_PROVIDED MATERIAL:_
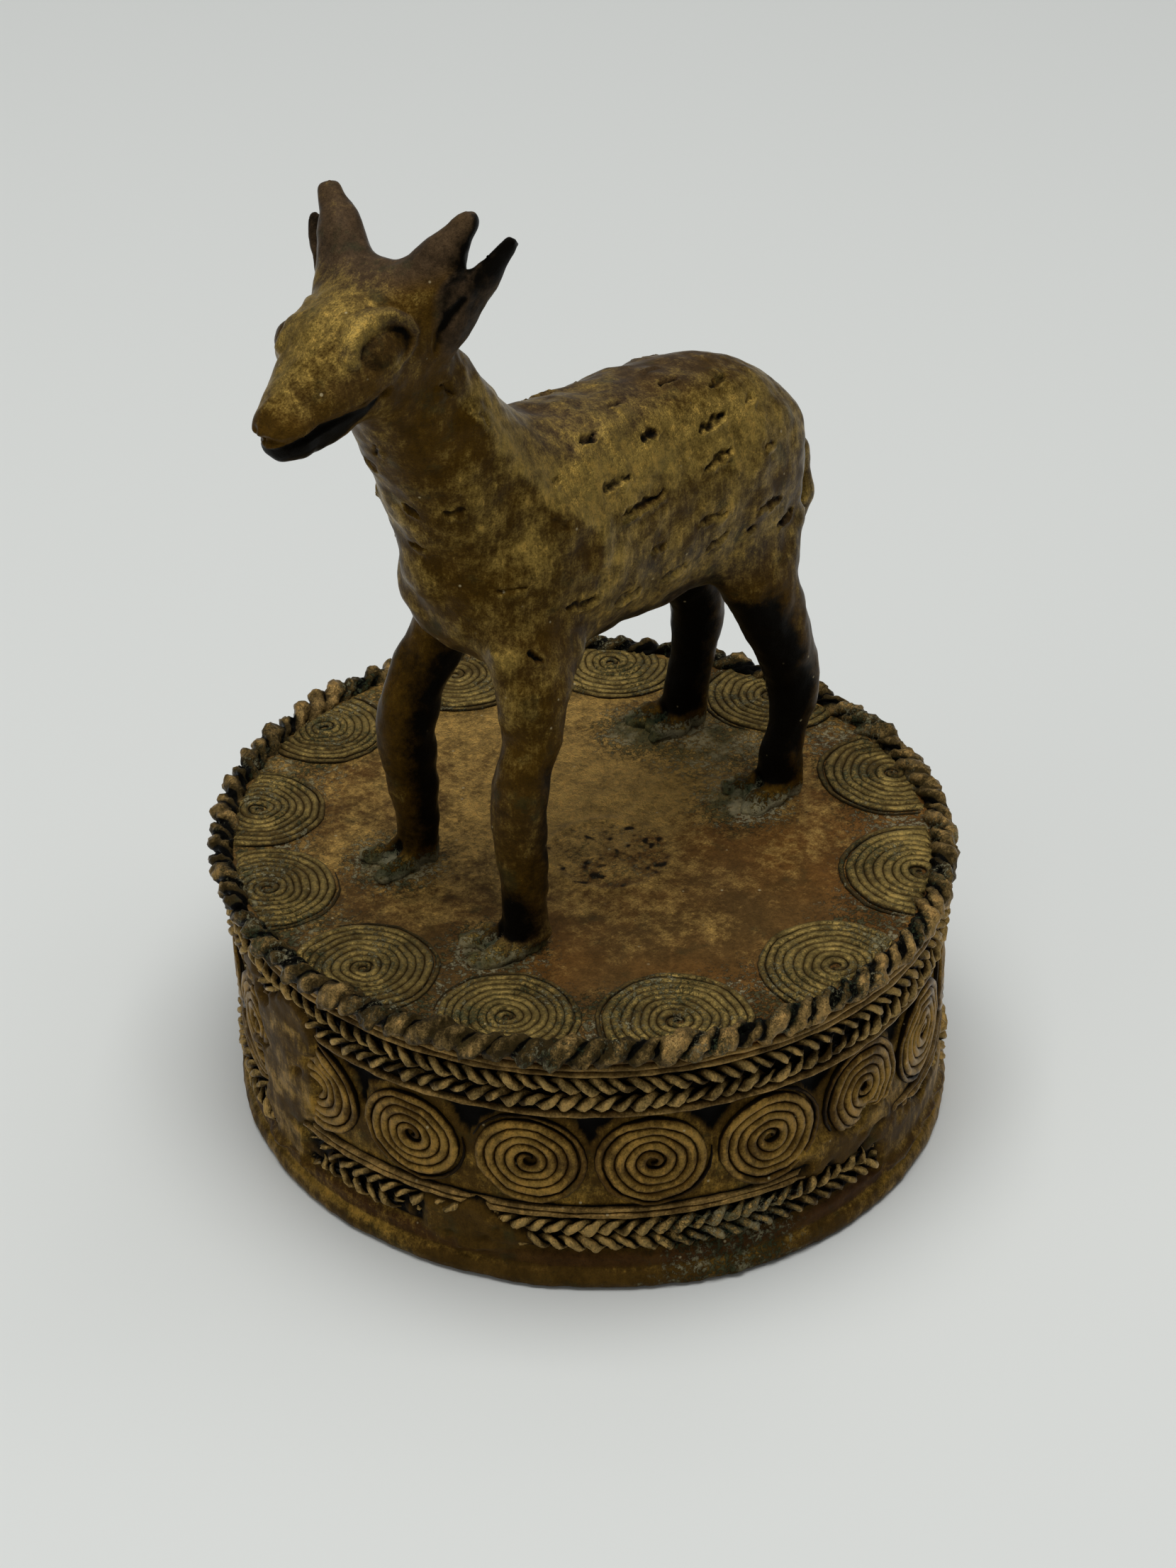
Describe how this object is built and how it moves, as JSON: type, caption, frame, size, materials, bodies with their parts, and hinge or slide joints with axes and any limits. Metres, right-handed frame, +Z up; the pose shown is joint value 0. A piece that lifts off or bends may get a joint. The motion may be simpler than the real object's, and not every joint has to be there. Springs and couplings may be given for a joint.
{
  "type": "lidded box",
  "caption": "Round cast bronze box with a lift-off lid; an antelope standing on the lid is its handle, and spiral coils, braids and a rope of wax thread dress wall and rim.",
  "frame": {"origin": "centre of the box's flat underside", "axes": "+Z up, -X the way the antelope faces, +Y towards the antelope's right side"},
  "size_m": [0.0938, 0.0879, 0.1213],
  "materials": {
    "box_bronze": "dark brown patina, nearly black in the recesses",
    "foot_bronze": "rubbed golden brown bronze with green at the edge",
    "braid_bronze": "brown patina, rubbed bright on the crowns",
    "wire_bronze": "brown patina, rubbed bright on the crowns",
    "side_coil_bronze": "olive brown patina, rubbed bright on the ridges",
    "lid_coil_bronze": "olive brown patina with pale dust in the grooves",
    "rope_bronze": "dark brown patina, rubbed on the outer lobes",
    "lid_bronze": "matt red-brown patina, cloudy",
    "antelope_bronze": "satin brown patina worn to gold on the flank, chest and face"
  },
  "bodies": {
    "box": {"box_floor": "box_bronze", "box_wall": "box_bronze", "foot_band": "foot_bronze", "lower_braid_low_thread": "braid_bronze", "lower_braid_high_thread": "braid_bronze", "lower_wire": "wire_bronze", "upper_wire": "wire_bronze", "upper_braid_low_thread": "braid_bronze", "upper_braid_high_thread": "braid_bronze", "rim_wires": "wire_bronze", "side_coil_01": "side_coil_bronze", "side_coil_02": "side_coil_bronze", "side_coil_03": "side_coil_bronze", "side_coil_04": "side_coil_bronze", "side_coil_05": "side_coil_bronze", "side_coil_06": "side_coil_bronze", "side_coil_07": "side_coil_bronze", "side_coil_08": "side_coil_bronze", "side_coil_09": "side_coil_bronze", "side_coil_10": "side_coil_bronze", "side_coil_11": "side_coil_bronze", "side_coil_12": "side_coil_bronze", "side_coil_13": "side_coil_bronze", "side_coil_14": "side_coil_bronze", "side_coil_15": "side_coil_bronze", "side_coil_16": "side_coil_bronze", "side_coil_17": "side_coil_bronze", "side_coil_18": "side_coil_bronze", "side_coil_19": "side_coil_bronze"},
    "lid": {"lid_plate": "lid_bronze", "lid_collar": "lid_bronze", "lid_rope": "rope_bronze", "lid_coil_01": "lid_coil_bronze", "lid_coil_02": "lid_coil_bronze", "lid_coil_03": "lid_coil_bronze", "lid_coil_04": "lid_coil_bronze", "lid_coil_05": "lid_coil_bronze", "lid_coil_06": "lid_coil_bronze", "lid_coil_07": "lid_coil_bronze", "lid_coil_08": "lid_coil_bronze", "lid_coil_09": "lid_coil_bronze", "lid_coil_10": "lid_coil_bronze", "lid_coil_11": "lid_coil_bronze", "lid_coil_12": "lid_coil_bronze", "torso": "antelope_bronze", "neck": "antelope_bronze", "head": "antelope_bronze", "left_horn": "antelope_bronze", "right_horn": "antelope_bronze", "left_ear": "antelope_bronze", "right_ear": "antelope_bronze", "left_eye": "antelope_bronze", "right_eye": "antelope_bronze", "front_left_leg": "antelope_bronze", "front_right_leg": "antelope_bronze", "hind_left_leg": "antelope_bronze", "hind_right_leg": "antelope_bronze", "tail": "antelope_bronze"}
  },
  "joints": [
    {"name": "lid_lift", "type": "slide", "parent": "box", "child": "lid", "axis": [0, 0, 1], "range_m": [0, 0.06]}
  ]
}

_WRITTEN TASK:_
Set down the listing in full, keeping every word exactly as it is.

_THE RESPONSE:_
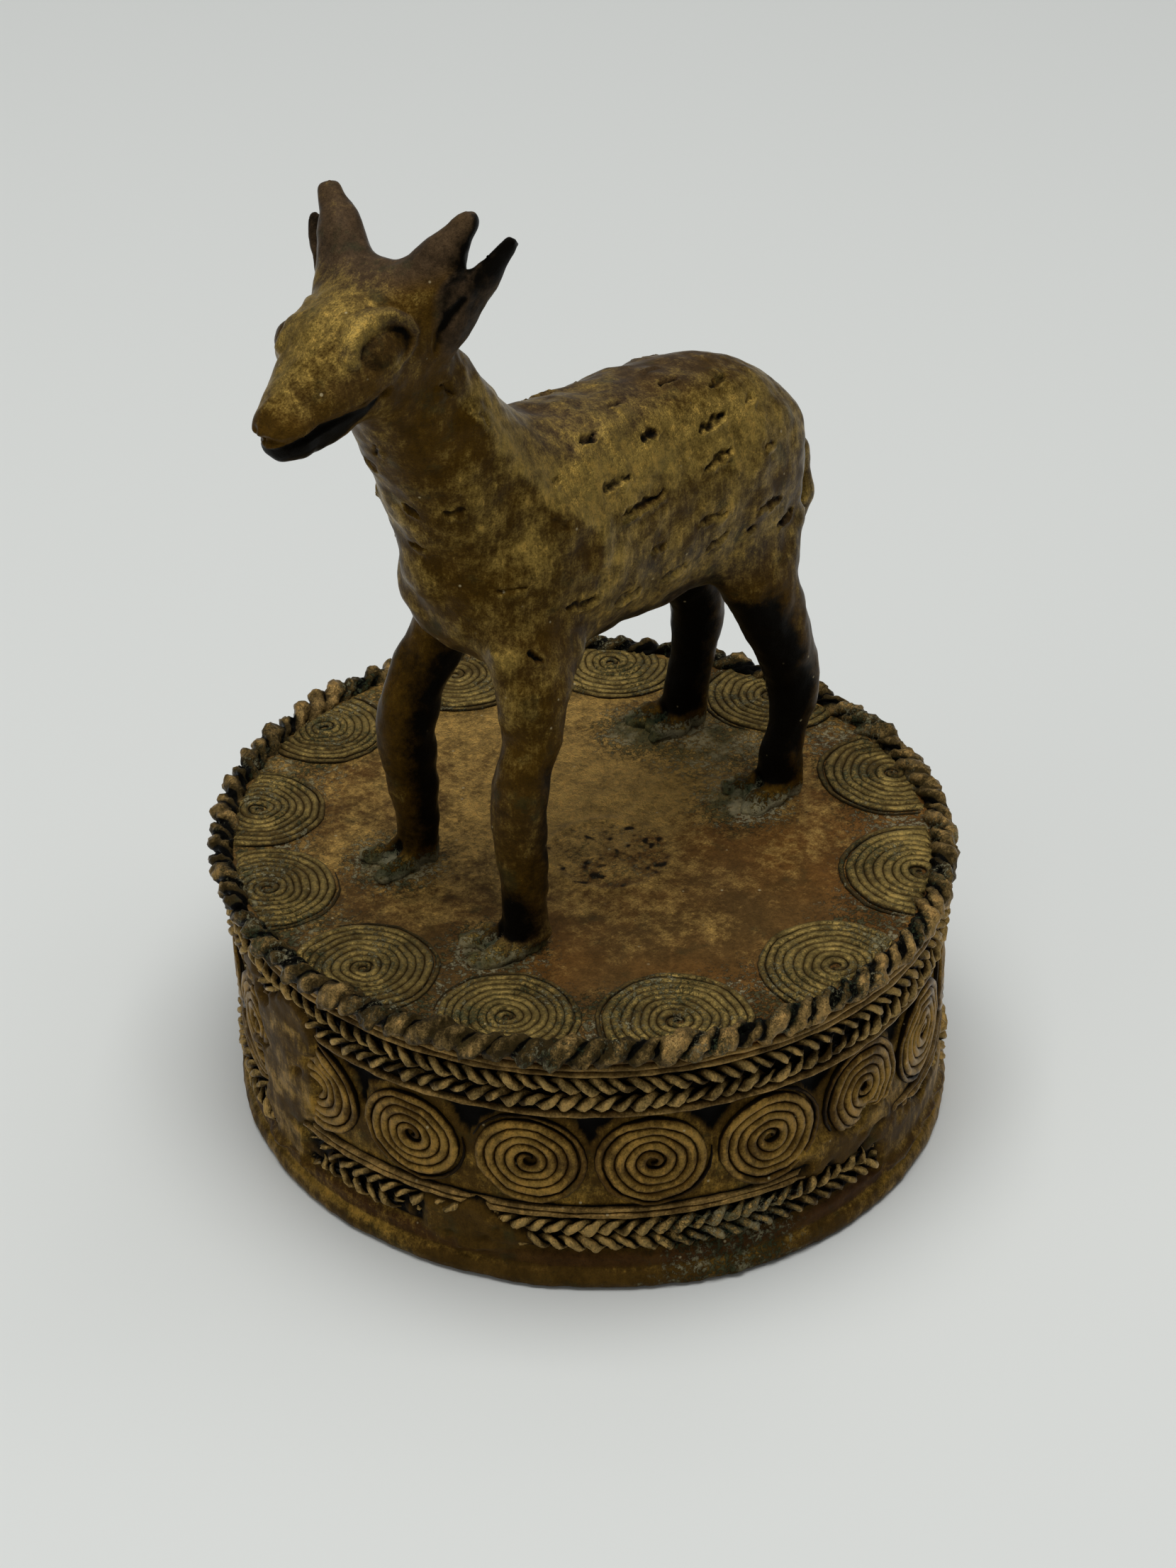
Describe how this object is built and how it moves, as JSON: type, caption, frame, size, materials, bodies with their parts, and hinge or slide joints with axes and any limits. Metres, right-handed frame, +Z up; the pose shown is joint value 0. A piece that lifts off or bends may get a joint. The motion may be simpler than the real object's, and not every joint has to be there. Springs and couplings may be given for a joint.
{
  "type": "lidded box",
  "caption": "Round cast bronze box with a lift-off lid; an antelope standing on the lid is its handle, and spiral coils, braids and a rope of wax thread dress wall and rim.",
  "frame": {"origin": "centre of the box's flat underside", "axes": "+Z up, -X the way the antelope faces, +Y towards the antelope's right side"},
  "size_m": [0.0938, 0.0879, 0.1213],
  "materials": {
    "box_bronze": "dark brown patina, nearly black in the recesses",
    "foot_bronze": "rubbed golden brown bronze with green at the edge",
    "braid_bronze": "brown patina, rubbed bright on the crowns",
    "wire_bronze": "brown patina, rubbed bright on the crowns",
    "side_coil_bronze": "olive brown patina, rubbed bright on the ridges",
    "lid_coil_bronze": "olive brown patina with pale dust in the grooves",
    "rope_bronze": "dark brown patina, rubbed on the outer lobes",
    "lid_bronze": "matt red-brown patina, cloudy",
    "antelope_bronze": "satin brown patina worn to gold on the flank, chest and face"
  },
  "bodies": {
    "box": {"box_floor": "box_bronze", "box_wall": "box_bronze", "foot_band": "foot_bronze", "lower_braid_low_thread": "braid_bronze", "lower_braid_high_thread": "braid_bronze", "lower_wire": "wire_bronze", "upper_wire": "wire_bronze", "upper_braid_low_thread": "braid_bronze", "upper_braid_high_thread": "braid_bronze", "rim_wires": "wire_bronze", "side_coil_01": "side_coil_bronze", "side_coil_02": "side_coil_bronze", "side_coil_03": "side_coil_bronze", "side_coil_04": "side_coil_bronze", "side_coil_05": "side_coil_bronze", "side_coil_06": "side_coil_bronze", "side_coil_07": "side_coil_bronze", "side_coil_08": "side_coil_bronze", "side_coil_09": "side_coil_bronze", "side_coil_10": "side_coil_bronze", "side_coil_11": "side_coil_bronze", "side_coil_12": "side_coil_bronze", "side_coil_13": "side_coil_bronze", "side_coil_14": "side_coil_bronze", "side_coil_15": "side_coil_bronze", "side_coil_16": "side_coil_bronze", "side_coil_17": "side_coil_bronze", "side_coil_18": "side_coil_bronze", "side_coil_19": "side_coil_bronze"},
    "lid": {"lid_plate": "lid_bronze", "lid_collar": "lid_bronze", "lid_rope": "rope_bronze", "lid_coil_01": "lid_coil_bronze", "lid_coil_02": "lid_coil_bronze", "lid_coil_03": "lid_coil_bronze", "lid_coil_04": "lid_coil_bronze", "lid_coil_05": "lid_coil_bronze", "lid_coil_06": "lid_coil_bronze", "lid_coil_07": "lid_coil_bronze", "lid_coil_08": "lid_coil_bronze", "lid_coil_09": "lid_coil_bronze", "lid_coil_10": "lid_coil_bronze", "lid_coil_11": "lid_coil_bronze", "lid_coil_12": "lid_coil_bronze", "torso": "antelope_bronze", "neck": "antelope_bronze", "head": "antelope_bronze", "left_horn": "antelope_bronze", "right_horn": "antelope_bronze", "left_ear": "antelope_bronze", "right_ear": "antelope_bronze", "left_eye": "antelope_bronze", "right_eye": "antelope_bronze", "front_left_leg": "antelope_bronze", "front_right_leg": "antelope_bronze", "hind_left_leg": "antelope_bronze", "hind_right_leg": "antelope_bronze", "tail": "antelope_bronze"}
  },
  "joints": [
    {"name": "lid_lift", "type": "slide", "parent": "box", "child": "lid", "axis": [0, 0, 1], "range_m": [0, 0.06]}
  ]
}